ECLI:NL:GHAMS:2012:BW2935
Gerechtshof Amsterdam
- Raadkamer
- M. Bronkhorst
- A. van Asperen de Boer-Delescen
- J. Bulsing
- Rechtspraak.nl
Ontvankelijkheid van het openbaar ministerie in hoger beroep tegen schorsing voorlopige hechtenis
In deze zaak heeft het Gerechtshof Amsterdam op 11 april 2012 uitspraak gedaan in het hoger beroep van het openbaar ministerie (OM) tegen een beslissing van de rechtbank Amsterdam van 26 maart 2012. De rechtbank had toen het verzoek tot schorsing van de voorlopige hechtenis van de verdachte toegewezen. Het hof heeft zich in deze beschikking gericht op de ontvankelijkheid van het OM in het hoger beroep. Volgens artikel 406 lid 1 van het Wetboek van Strafvordering is hoger beroep tegen een beslissing tot schorsing van de voorlopige hechtenis slechts mogelijk gelijktijdig met het hoger beroep tegen de einduitspraak. Het hof heeft vastgesteld dat de beslissing tot schorsing van de voorlopige hechtenis niet onder de uitzonderingen valt die in lid 2 van dat artikel zijn genoemd. Hierdoor is er geen mogelijkheid voor het OM om in hoger beroep te gaan tegen deze beslissing.

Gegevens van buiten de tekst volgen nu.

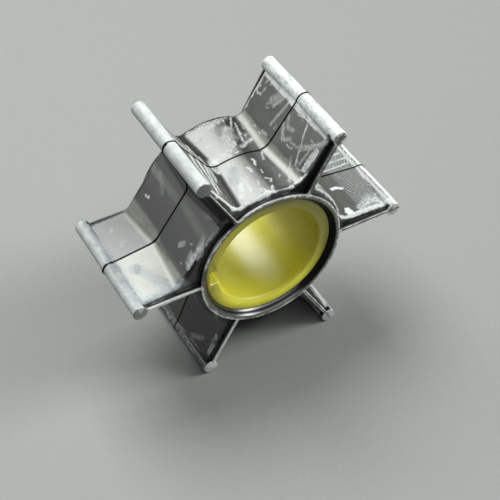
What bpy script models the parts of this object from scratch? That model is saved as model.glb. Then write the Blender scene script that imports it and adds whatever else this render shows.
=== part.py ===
"""Flexible rubber impeller of an outboard water pump, resting on two of its vanes.

Metres, +Z up. The shaft's axis is the Y axis, the face with the keyway seen first looks to -Y,
and the origin is the middle of the bore. Six vanes stand on a moulded hub, 60 degrees apart,
and a yellow plastic insert with a keyway lines the hub.
"""
import math

import bmesh
import bpy
from mathutils import Matrix, Vector

# Driving dimensions of the moulding
VANE_COUNT = 6
LENGTH = 0.0250
TIP_RADIUS = 0.0280
BEAD_RADIUS = 0.0014
HUB_RADIUS = 0.0155
RIM_RADIUS = 0.0146
HUB_HOLE_RADIUS = 0.0132
MOUTH_RADIUS = 0.01375
RIB_THICKNESS = 0.00065

# The body stands back behind the sealing ribs and ends in a rounded shoulder
SHOULDER_SETBACK = 0.0010
SHOULDER_LENGTH = 0.0009
HUB_SHOULDER_DROP = 0.00085
VANE_SHOULDER_DROP = 0.00042

# Half thickness of a vane: thickest at mid-length, where the two mould halves met
MIDDLE_HALF_TIP = 0.00120
MIDDLE_HALF_ROOT = 0.00220
END_HALF_TIP = 0.00070
END_HALF_ROOT = 0.00125
ROOT_FILLET = 0.0026

# The floor of one valley is flat, and touches the hub's circle at this angle
FLAT_VALLEY = 2
FLAT_ANGLE = math.radians(144.2)

# Thin ridge that the joint of the mould left round the whole body
FLASH_HEIGHT = 0.00015
FLASH_HALF_WIDTH = 0.00012

# The ridge grows into a small nib at each vane's tip
NIB_HEIGHT = 0.00015
NIB_SPREAD = math.radians(30.0)

# Driving dimensions of the insert
INSERT_RADIUS = 0.0129
BORE_RADIUS = 0.0105
INSERT_RECESS = 0.0011
INSERT_CHAMFER = 0.00035
KEYWAY_WIDTH = 0.0030
KEYWAY_FLOOR_RADIUS = 0.0121
KEYWAY_ANGLE = 180.0

# Fineness of the solids
BEAD_STEPS = 9
ROUND_SIDES = 72
FILLET_STEPS = 4
HUB_ARC_STEPS = 4
CUTTER_OVERRUN = 0.002
WELD_DISTANCE = 0.000001

BEAD_CENTRE_RADIUS = TIP_RADIUS - BEAD_RADIUS
VANE_PITCH = 2.0 * math.pi / VANE_COUNT


def clear_scene():
    """Take away whatever the file opened with."""
    for old in list(bpy.data.objects):
        bpy.data.objects.remove(old, do_unlink=True)


def make_collection(name):
    collection = bpy.data.collections.new(name)
    bpy.context.scene.collection.children.link(collection)
    return collection


def make_material(name, colour, roughness, metallic):
    material = bpy.data.materials.new(name)
    material.use_nodes = True
    shader = material.node_tree.nodes["Principled BSDF"]
    shader.inputs["Base Color"].default_value = (*colour, 1.0)
    shader.inputs["Roughness"].default_value = roughness
    shader.inputs["Metallic"].default_value = metallic
    material.diffuse_color = (*colour, 1.0)
    return material


def add_mesh_object(name, shape, collection):
    """Turn a bmesh into an object of the given collection."""
    mesh = bpy.data.meshes.new(name)
    shape.to_mesh(mesh)
    shape.free()
    made = bpy.data.objects.new(name, mesh)
    collection.objects.link(made)
    return made


def hide_as_guide(guide):
    guide.hide_render = True
    guide.display_type = "WIRE"


def vane_side(hub_radius, half_tip, half_root, lean=None):
    """Points of one side of a vane that points to +X, from its tip down to the hub.

    The face tapers in a straight line and runs into the hub through a round fillet. Lean is the
    angle from the vane to the normal of the valley's floor, where that floor is flat.
    """
    root_x = hub_radius + ROOT_FILLET
    slope = (half_root - half_tip) / (BEAD_CENTRE_RADIUS - root_x)
    slant = math.hypot(1.0, slope)
    raised = half_root + ROOT_FILLET * slant + slope * root_x
    # The fillet's centre lies on the raised line, and as far off the hub as the fillet is round
    if lean is None:
        half_b = slope * raised / (1.0 + slope * slope)
        constant = (raised * raised - root_x * root_x) / (1.0 + slope * slope)
        centre_x = half_b + math.sqrt(half_b * half_b - constant)
        foot = Vector((centre_x, raised - slope * centre_x))
    else:
        centre_x = (root_x - raised * math.sin(lean)) / (math.cos(lean) - slope * math.sin(lean))
        foot = Vector((math.cos(lean), math.sin(lean)))
    centre = Vector((centre_x, raised - slope * centre_x))
    start = math.atan2(-1.0, -slope)
    end = math.atan2(-foot.y, -foot.x)
    points = [Vector((BEAD_CENTRE_RADIUS, half_tip))]
    for step in range(FILLET_STEPS + 1):
        angle = start + (end - start) * step / FILLET_STEPS
        points.append(centre + ROOT_FILLET * Vector((math.cos(angle), math.sin(angle))))
    return points


def bead_side(half_rib, bead_radius, nib_height=0.0):
    """Points of the upper half of a vane's round bead, from its outermost point to its rib.

    A nib stands on the outermost point and fades out to both sides.
    """
    last = math.pi - math.asin(half_rib / bead_radius)
    points = []
    for step in range(BEAD_STEPS + 1):
        angle = last * step / BEAD_STEPS
        fade = math.cos(min(angle / NIB_SPREAD, 1.0) * math.pi / 2) ** 2
        around = Vector((math.cos(angle), math.sin(angle)))
        points.append(Vector((BEAD_CENTRE_RADIUS, 0.0)) + (bead_radius + nib_height * fade) * around)
    return points


def mirrored(side):
    """The side of a vane on the other side of its middle plane, from the hub to the tip."""
    return [Vector((point.x, -point.y)) for point in reversed(side) if point.y > 0.0]


def round_floor(foot):
    """Points between a vane's foot and the next vane's, on a round arc."""
    first = math.atan2(foot.y, foot.x)
    points = []
    for step in range(1, HUB_ARC_STEPS):
        angle = first + (VANE_PITCH - 2.0 * first) * step / HUB_ARC_STEPS
        points.append(foot.length * Vector((math.cos(angle), math.sin(angle))))
    return points


def flat_floor(foot, next_foot):
    """Points between a vane's foot and the next vane's, on a straight line."""
    last = Matrix.Rotation(VANE_PITCH, 2) @ Vector((next_foot.x, -next_foot.y))
    return [foot.lerp(last, step / HUB_ARC_STEPS) for step in range(1, HUB_ARC_STEPS)]


def whole_outline(side, flat_sides=None):
    """Closed outline of hub and vanes as (x, z) points, from one side of a vane at +X.

    The side starts at the vane's tip, where a point on the vane's middle plane isn't doubled,
    and ends on the hub, where the valley's floor leads to the next vane. The two flat sides
    stand at the ends of the flat floor.
    """
    rising = [side] * VANE_COUNT
    falling = [side] * VANE_COUNT
    floors = [round_floor(side[-1])] * VANE_COUNT
    if flat_sides:
        falling[FLAT_VALLEY], rising[FLAT_VALLEY + 1] = flat_sides
        floors[FLAT_VALLEY] = flat_floor(flat_sides[0][-1], flat_sides[1][-1])
    outline = []
    for index in range(VANE_COUNT):
        turn = Matrix.Rotation(index * VANE_PITCH, 2)
        outline.extend(turn @ point for point in mirrored(rising[index]) + falling[index] + floors[index])
    return outline


def flat_sides(hub_radius, half_tip, half_root):
    """The sides of the two vanes that stand at the ends of the flat floor."""
    leans = (FLAT_ANGLE - FLAT_VALLEY * VANE_PITCH, (FLAT_VALLEY + 1) * VANE_PITCH - FLAT_ANGLE)
    return [vane_side(hub_radius, half_tip, half_root, lean) for lean in leans]


def body_outline(hub_drop, vane_drop, half_tip, half_root):
    """Outline of the body, where the shoulder has lowered the hub and the vanes so much."""
    sizes = (HUB_RADIUS - hub_drop, half_tip - vane_drop, half_root - vane_drop)
    return whole_outline(vane_side(*sizes), flat_sides(*sizes))


def web_outline():
    """Outline of the parts that run the whole length: rim, sealing ribs and beads."""
    half_rib = RIB_THICKNESS / 2
    rib_foot = Vector((math.sqrt(RIM_RADIUS ** 2 - half_rib ** 2), half_rib))
    return whole_outline(bead_side(half_rib, BEAD_RADIUS) + [rib_foot])


def flash_outline():
    """Outline of the thin ridge that follows body and beads at mid-length."""
    sizes = (HUB_RADIUS + FLASH_HEIGHT, MIDDLE_HALF_TIP + FLASH_HEIGHT, MIDDLE_HALF_ROOT + FLASH_HEIGHT)
    bead = bead_side(sizes[1], BEAD_RADIUS + FLASH_HEIGHT, NIB_HEIGHT)
    tip = [point for point in bead if point.x > BEAD_CENTRE_RADIUS]
    return whole_outline(tip + vane_side(*sizes), [tip + side for side in flat_sides(*sizes)])


def body_sections():
    """The sections of one half of the body, as (distance from mid-length, outline)."""
    straight_end = LENGTH / 2 - SHOULDER_SETBACK - SHOULDER_LENGTH
    sections = [(0.0, body_outline(0.0, 0.0, MIDDLE_HALF_TIP, MIDDLE_HALF_ROOT))]
    for turned in (0.0, math.radians(50.0), math.radians(90.0)):
        drop = 1.0 - math.cos(turned)
        outline = body_outline(
            HUB_SHOULDER_DROP * drop, VANE_SHOULDER_DROP * drop, END_HALF_TIP, END_HALF_ROOT)
        sections.append((straight_end + SHOULDER_LENGTH * math.sin(turned), outline))
    return sections


def loft(name, stations, collection):
    """A closed solid through outlines of equally many points, one at each station along Y."""
    shape = bmesh.new()
    rings = []
    for y, outline in stations:
        rings.append([shape.verts.new((point.x, y, point.y)) for point in outline])
    for near, far in zip(rings, rings[1:]):
        for index, corner in enumerate(near):
            shape.faces.new((near[index - 1], corner, far[index], far[index - 1]))
    shape.faces.new(rings[0])
    shape.faces.new(rings[-1])
    bmesh.ops.recalc_face_normals(shape, faces=shape.faces)
    return add_mesh_object(name, shape, collection)


def add_boolean(target, tool, operation):
    modifier = target.modifiers.new(f"{operation.lower()}_{tool.name}", "BOOLEAN")
    modifier.operation = operation
    modifier.object = tool
    modifier.solver = "EXACT"
    hide_as_guide(tool)


def spin_section(section):
    """A closed solid turned about the shaft's axis from (radius, y) points."""
    shape = bmesh.new()
    corners = [shape.verts.new((radius, y, 0.0)) for radius, y in section]
    edges = [shape.edges.new(pair) for pair in zip(corners, corners[1:])]
    if section[0][0] > 0.0:
        edges.append(shape.edges.new((corners[-1], corners[0])))
    bmesh.ops.spin(
        shape, geom=corners + edges, cent=(0.0, 0.0, 0.0), axis=(0.0, 1.0, 0.0),
        angle=2.0 * math.pi, steps=ROUND_SIDES, use_merge=True)
    bmesh.ops.remove_doubles(shape, verts=shape.verts, dist=WELD_DISTANCE)
    bmesh.ops.recalc_face_normals(shape, faces=shape.faces)
    return shape


def make_hub_hole(collection):
    """Cutter for the round hole that the insert fills, with a flared mouth at both ends."""
    flare = (MOUTH_RADIUS - HUB_HOLE_RADIUS) / INSERT_RECESS
    overrun = LENGTH / 2 + CUTTER_OVERRUN
    half = [
        (HUB_HOLE_RADIUS, LENGTH / 2 - INSERT_RECESS),
        (MOUTH_RADIUS + flare * CUTTER_OVERRUN, overrun),
        (0.0, overrun),
    ]
    section = [(radius, -y) for radius, y in reversed(half)] + half
    return add_mesh_object("hub_hole_cutter", spin_section(section), collection)


def make_moulding(parts, cutters, rubber):
    """The one-piece rubber moulding: body, sealing ribs, beads and rim, bored for the insert."""
    half = body_sections()
    moulding = loft("rubber_moulding", [(-y, outline) for y, outline in reversed(half)] + half[1:], parts)
    moulding.data.materials.append(rubber)
    for name, outline, half_length in (
            ("web_stock", web_outline(), LENGTH / 2),
            ("flash_stock", flash_outline(), FLASH_HALF_WIDTH)):
        slab = loft(name, [(-half_length, outline), (half_length, outline)], cutters)
        add_boolean(moulding, slab, "UNION")
    add_boolean(moulding, make_hub_hole(cutters), "DIFFERENCE")
    return moulding


def insert_profile():
    """Section of the insert as (radius, y) points, round from the outer side."""
    end = LENGTH / 2 - INSERT_RECESS
    return [
        (INSERT_RADIUS, -end),
        (INSERT_RADIUS, end),
        (BORE_RADIUS + INSERT_CHAMFER, end),
        (BORE_RADIUS, end - INSERT_CHAMFER),
        (BORE_RADIUS, -end + INSERT_CHAMFER),
        (BORE_RADIUS + INSERT_CHAMFER, -end),
    ]


def make_insert(parts, cutters, plastic):
    """The yellow lining of the hub: a turned ring with one keyway along its whole length."""
    insert = add_mesh_object("hub_insert", spin_section(insert_profile()), parts)
    insert.data.materials.append(plastic)

    inner = BORE_RADIUS - CUTTER_OVERRUN
    depth = KEYWAY_FLOOR_RADIUS - inner
    slot = bmesh.new()
    size = Matrix.Diagonal((depth, LENGTH, KEYWAY_WIDTH, 1.0))
    middle = Matrix.Translation((inner + depth / 2, 0.0, 0.0))
    turn = Matrix.Rotation(-math.radians(KEYWAY_ANGLE), 4, "Y")
    bmesh.ops.create_cube(slot, size=1.0, matrix=turn @ middle @ size)
    keyway = add_mesh_object("keyway_cutter", slot, cutters)
    add_boolean(insert, keyway, "DIFFERENCE")
    return insert


def main():
    clear_scene()
    parts = make_collection("outboard_water_pump_impeller")
    cutters = make_collection("cutters")
    rubber = make_material("black_rubber_with_chalk", (0.115, 0.118, 0.112), 0.50, 0.0)
    plastic = make_material("yellow_plastic", (0.46, 0.42, 0.03), 0.25, 0.0)
    for solid in (make_moulding(parts, cutters, rubber), make_insert(parts, cutters, plastic)):
        solid.data.shade_smooth()
        solid.data.set_sharp_from_angle(angle=math.radians(30.0))


main()
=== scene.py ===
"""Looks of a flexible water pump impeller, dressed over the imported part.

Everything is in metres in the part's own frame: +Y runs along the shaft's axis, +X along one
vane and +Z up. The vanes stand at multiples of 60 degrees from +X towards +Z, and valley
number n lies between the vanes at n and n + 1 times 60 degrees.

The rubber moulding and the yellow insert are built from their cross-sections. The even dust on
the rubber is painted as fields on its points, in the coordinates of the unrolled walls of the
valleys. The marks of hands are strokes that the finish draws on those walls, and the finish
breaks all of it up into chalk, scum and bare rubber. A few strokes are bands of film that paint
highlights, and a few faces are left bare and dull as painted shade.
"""
from __future__ import annotations

import logging
import math
from dataclasses import dataclass
from enum import Enum
from typing import Iterator, Sequence

import bmesh
import bpy
import numpy as np
from bmesh.types import BMEdge, BMesh, BMVert
from bpy.types import Material, Mesh, Node, NodeSocket, NodeTree, Object
from mathutils import Matrix, Vector

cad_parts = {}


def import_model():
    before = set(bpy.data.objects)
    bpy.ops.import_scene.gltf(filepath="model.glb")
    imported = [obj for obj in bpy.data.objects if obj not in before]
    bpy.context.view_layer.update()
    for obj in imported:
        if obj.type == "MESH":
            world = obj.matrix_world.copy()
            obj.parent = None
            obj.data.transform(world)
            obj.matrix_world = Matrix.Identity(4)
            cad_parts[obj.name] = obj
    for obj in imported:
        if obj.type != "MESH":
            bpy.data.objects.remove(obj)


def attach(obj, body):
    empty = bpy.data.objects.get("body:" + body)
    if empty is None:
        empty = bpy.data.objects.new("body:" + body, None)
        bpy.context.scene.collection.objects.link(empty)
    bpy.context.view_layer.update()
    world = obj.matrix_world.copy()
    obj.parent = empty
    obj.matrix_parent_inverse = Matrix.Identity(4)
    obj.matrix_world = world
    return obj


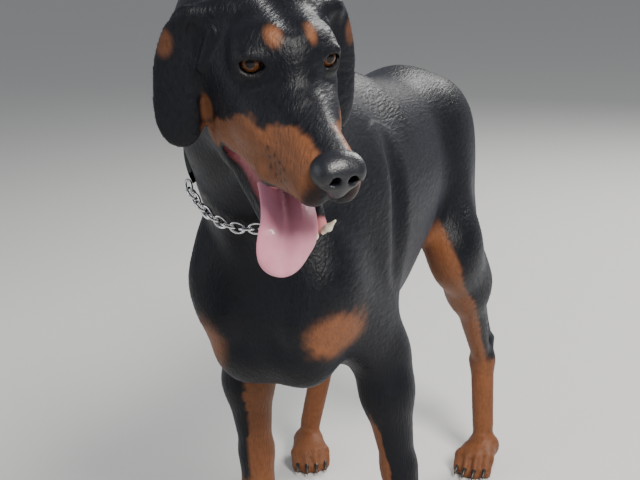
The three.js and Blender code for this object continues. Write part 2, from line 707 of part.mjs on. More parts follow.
// A strap over the nape
const STRAP = { from: rad(-30), to: rad(210), width: 20, thick: 4, under: -1, spans: 26 };
function strapGeometry() {
  const corners = [];
  const faces = [];
  for (let i = 0; i <= STRAP.spans; i++) {
    const turn = STRAP.from + ((STRAP.to - STRAP.from) * i) / STRAP.spans;
    for (const [over, up] of [[0, -1], [1, -1], [1, 1], [0, 1]]) {
      const p = collarPoint(turn, STRAP.under + over * STRAP.thick);
      corners.push(...p.addScaledVector(COLLAR_UP, (up * STRAP.width) / 2).toArray());
    }
    if (!i) continue;
    for (let k = 0; k < 4; k++) {
      const a = 4 * i + k;
      const b = 4 * i + ((k + 1) % 4);
      faces.push(a - 4, a, b, a - 4, b, b - 4);
    }
  }
  const z = 4 * STRAP.spans;
  faces.push(0, 1, 2, 0, 2, 3, z, z + 2, z + 1, z, z + 3, z + 2);
  const g = new THREE.BufferGeometry();
  g.setAttribute("position", new THREE.Float32BufferAttribute(corners, 3));
  g.setIndex(faces);
  return g;
}
const strap = solid(strapGeometry());
node("collar_strap", beside(strap.subtract(neckRaised).subtract(rump), "neck", "torso"), "strap");

// A chain before the throat, its links joined to one another
const LINK = { radius: 6, wire: 1.6, pitch: 9.5, over: 7.5 };
const chainLinks = [];
{
  const first = STRAP.to + rad(4);
  const last = STRAP.from + rad(356);
  const places = [];
  for (let i = 0; i <= 200; i++) places.push(collarPoint(first + ((last - first) * i) / 200, LINK.over));
  const line = new THREE.CatmullRomCurve3(places);
  const count = Math.round(line.getLength() / LINK.pitch);
  for (let i = 0; i <= count; i++) {
    const p = line.getPointAt(i / count);
    const along = line.getTangentAt(i / count);
    const outward = along.clone().cross(COLLAR_UP).normalize();
    const turned = new THREE.Matrix4().makeBasis(along, COLLAR_UP, outward);
    const tilt = new THREE.Matrix4().makeRotationX(i % 2 ? rad(40) : rad(-40));
    const g = new THREE.TorusGeometry(LINK.radius, LINK.wire, 5, 8);
    chainLinks.push(solid(g.applyMatrix4(tilt).applyMatrix4(turned.setPosition(p))));
  }
}
node("collar_chain", beside(join(chainLinks).subtract(neckRaised), "neck", "collar_strap"), "steel");

// The origin is at the middle of the footprint, on the floor
const bounds = new THREE.Box3().setFromObject(dog);
const middle = bounds.getCenter(V(0, 0, 0));
for (const mesh of dog.children) mesh.geometry.translate(-middle.x, -middle.y, -bounds.min.z);

export default dog;
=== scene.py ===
"""A life-size doberman pinscher: skin, short coat, eyes, nose, mouth, claws, collar and a plain studio."""

import math

import bmesh
import bpy
import numpy as np
from bpy.props import FloatProperty, FloatVectorProperty, IntProperty, PointerProperty
from mathutils import Euler, Matrix, Vector


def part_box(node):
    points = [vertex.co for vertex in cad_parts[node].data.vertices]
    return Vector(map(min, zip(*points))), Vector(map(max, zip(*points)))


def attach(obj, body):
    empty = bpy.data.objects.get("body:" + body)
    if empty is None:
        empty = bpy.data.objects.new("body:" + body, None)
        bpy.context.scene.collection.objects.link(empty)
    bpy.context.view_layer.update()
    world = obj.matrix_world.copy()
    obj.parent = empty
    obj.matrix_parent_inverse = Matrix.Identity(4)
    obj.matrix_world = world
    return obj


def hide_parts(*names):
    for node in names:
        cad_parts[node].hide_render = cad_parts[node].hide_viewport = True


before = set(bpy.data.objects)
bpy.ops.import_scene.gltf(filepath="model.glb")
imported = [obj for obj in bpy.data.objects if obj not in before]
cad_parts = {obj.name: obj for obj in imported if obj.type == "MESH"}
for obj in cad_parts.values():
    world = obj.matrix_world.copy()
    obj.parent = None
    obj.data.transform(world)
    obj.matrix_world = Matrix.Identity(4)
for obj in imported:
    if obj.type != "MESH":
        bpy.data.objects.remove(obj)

bl_info = {
    "name": "Standing Dog",
    "version": (1, 0, 0),
    "blender": (4, 5, 0),
    "location": "View3D > Sidebar > Dog",
    "description": "Builds the skin, coat, eyes, mouth, claws, collar and studio of a standing dog",
    "category": "Add Mesh",
}

RIGHT, LEFT = -1, 1
SIDES = (RIGHT, LEFT)
SIDE_NAME = {RIGHT: "right", LEFT: "left"}
# Heights of the joints, the jaw's opening in degrees, and the eyeball, in the sculptor's millimetres
ELBOW, CARPUS, HOCK = 366, 138, 172
GAPE = 26
EYE_R, EYE_X = 11, 32.5
# Middle and reach of the head's coat in the head's frame, and the reach of the head's own forms
HEAD_MIDDLE, HEAD_COAT = (0, 0, -40), 150
HEAD_REACH = 230


def vec(x, y, z):
    return np.array((x, y, z), float)


def unit(v):
    """Rows of v at length one."""
    return v / (np.linalg.norm(v, axis=1)[:, None] + 1e-9)


def turned(degrees, order="XYZ"):
    return np.array(Euler([math.radians(a) for a in degrees], order).to_matrix())


# The head's frame in the sculptor's millimetres: x to its left, y back, z up, from between the eyes
HEAD_AT = vec(103, -284, 755)
HEAD_TURN = (
    np.array(Matrix.Rotation(math.radians(43.5), 3, "Z"))
    @ np.array(Matrix.Rotation(math.radians(24), 3, "X"))
    @ np.array(Matrix.Rotation(math.radians(1), 3, "Y"))
)


def head_point(p):
    """From the head's frame to the sculptor's."""
    return np.asarray(p, float) @ HEAD_TURN.T + HEAD_AT


def in_head(p):
    """From the sculptor's frame to the head's."""
    return (np.asarray(p, float) - HEAD_AT) @ HEAD_TURN


def in_head_coat(p):
    """Which points lie in the head's coat."""
    return np.linalg.norm(in_head(p) - HEAD_MIDDLE, axis=1) < HEAD_COAT


def jaw_point(x, y, z):
    """A point of the closed jaw, once the jaw has dropped."""
    a = math.radians(GAPE)
    dy, dz = y - 48, z + 28
    return vec(x, 48 + dy * math.cos(a) - dz * math.sin(a), -28 + dy * math.sin(a) + dz * math.cos(a))


# Where the sculptor's origin lies in the row's frame, found from the left eye
_low, _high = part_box("eye_left")
SHIFT = np.array((_low + _high) / 2) * 1000 - head_point((35, -8, 0))
EYE_AT = {s: vec(s * EYE_X, -8, 5) for s in SIDES}


def to_frame(p):
    """From the sculptor's millimetres to metres."""
    return (np.asarray(p, float) + SHIFT) / 1000


# Forms: each is (centre, reach, distance function)
def ball(c, r, turn=(0, 0, 0)):
    """An ellipsoid with centre c and half axes r, turned by degrees."""
    c, r = np.asarray(c, float), np.asarray(r, float)
    m = turned(turn)

    def far(p):
        q = (p - c) @ m / r
        k0 = np.sqrt((q * q).sum(1))
        q = q / r
        k1 = np.sqrt((q * q).sum(1)) + 1e-9
        return k0 * (k0 - 1) / k1

    return c, r.max(), far


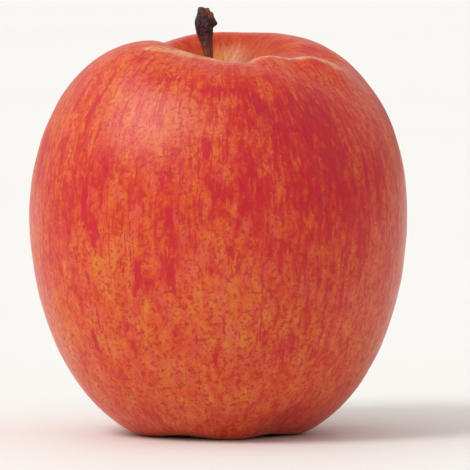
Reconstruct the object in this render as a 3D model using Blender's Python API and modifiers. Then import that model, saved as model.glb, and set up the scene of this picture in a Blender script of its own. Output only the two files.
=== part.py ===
"""A whole dessert apple standing on its own five feet, with its stalk and the dried flower parts in its eye.

Metres, +Z up. The origin is on the table, under the middle of the fruit. The front is -Y.
Azimuths are in degrees from the front, towards +X. Where the fruit is tallest, its rim, the stalk hollow
goes down inside it. The eye is the basin underneath, where the flower was.
"""

import math

import bmesh
import bpy
from mathutils import Matrix, Vector

# The fruit's outline
FRUIT_DIAMETER = 0.084  # across the waist
FRUIT_HEIGHT = 0.0860  # from the table to the rim's middle height
WAIST_HEIGHT = 0.0483  # where the fruit is widest
RIM_RADIUS = 0.0170  # of the circle where the fruit is tallest
FOOT_RADIUS = 0.0165  # of the circle that the fruit stands on
FOOT_WIDTH = 0.0026  # of the flat that each foot stands on
SHOULDER_FULLNESS = 2.0  # 2 is an elliptical flank, and less is more like a cone
BASE_FULLNESS = 1.56  # the same for the flank under the waist

# The stalk hollow
HOLLOW_DEPTH = 0.0140  # from the rim's middle height down to the floor
HOLLOW_FUNNEL = 0.80  # below 1 the hollow narrows quickly under its rim
SOCKET_RADIUS = 0.0019  # of the pit that the stalk grows out of
SOCKET_DEPTH = 0.0026

# The eye, which is the basin underneath
EYE_DEPTH = 0.0082  # from the table up to the basin's ceiling
EYE_RADIUS = 0.0052  # of the flat ceiling that carries the sepals
TUBE_RADIUS = 0.0024  # of the tube that holds the stamens and the styles
TUBE_DEPTH = 0.0024

# How the fruit departs from a turned shape
LOBES = 5
LOBE_AZIMUTH = 9.0  # of the foot nearest the front
FOOT_RISE = 0.0009  # of the arches between the feet
FOOT_PRESS = 0.0002  # how much of each foot the fruit's weight presses flat
FOOT_INSET = 0.0007  # how far the flank draws in between two feet
WAIST_INSET = 0.0003  # what is left of that at the waist
RIM_WAVES = (  # the rim's rise and fall: the crests in a turn, their height, and the azimuth of one of them
    (1, 0.0022, 192),
    (2, 0.0017, 140),
    (3, 0.0004, 59),
    (4, 0.0007, 25),
)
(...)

Het hof heeft dan ook geoordeeld dat het OM niet-ontvankelijk is in zijn hoger beroep. De beschikking is gegeven in raadkamer, waarbij de advocaat-generaal en de verdachte, bijgestaan door zijn raadslieden, aanwezig waren. De uitspraak benadrukt de strikte regels omtrent de ontvankelijkheid van het OM in hoger beroep, vooral in zaken die betrekking hebben op voorlopige hechtenis.